Departing are Rand, Bol and Vin Baker Jr., who have played out their eligibility, and forward Vincent Miszkiewicz and guard Brian Taylor II, who entered the transfer portal.
To see one or more other players leave in an attempt to find more playing time or a better fit elsewhere wouldn't be surprising, either, which is part and parcel in college basketball these days.
As far as incoming players, 6-6 guard Makuei Riek and 6-8 forward Darius Duffy have already signed for 2023-24, 6-9 forward Thomas Diew out of Minnesota will walk on and 6-7 wing Learic Davis will transfer in as UWM should remain rangy, athletic and deep.
Then there's the off-the-court development that continues.
Maybe as important as what UWM achieved between the lines was the fact Lundy helped return the Panthers to relevance both in the Horizon League as well as in the city of Milwaukee – no small feat considering how far they had fallen in recent years.
“I think that’s probably the thing I’m most proud of this year, other than our guys,” said Lundy. “I’m really happy we were able to energize the city, because that was part of the reason that I made the move – there was a good chance we could do this and re-energize the city, resurrect the program, make the university proud of the guys that we bring in and how we play.
“To see it happen that quickly, having moved my family here, it made me think this was the right move.
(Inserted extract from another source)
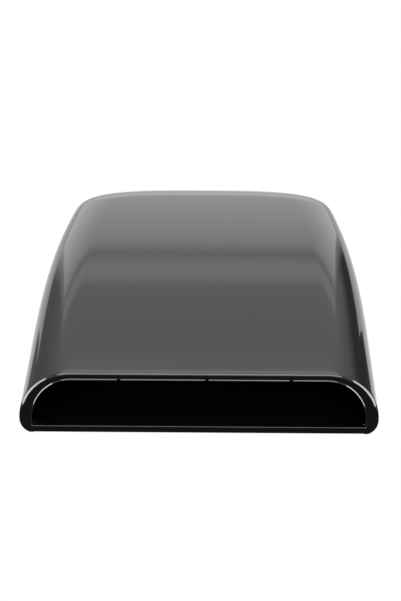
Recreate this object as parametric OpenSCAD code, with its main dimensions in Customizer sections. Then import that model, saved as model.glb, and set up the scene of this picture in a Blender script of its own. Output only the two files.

This was the right thing to do. I couldn’t be happier with the university, Amanda (Braun, UWM’s athletic director), the community, the fans, our alumni – they’ve all been so supportive.
“It’s been a point of pride for me.”
And Lundy said the feeling carried over to his players as well.
“When you talk about guys like BJ, you can say, ‘He likes the coaches,’ but he likes the city of Milwaukee,” Lundy said. “He likes the fans. He likes what’s happened with the media. And he sees value in that.”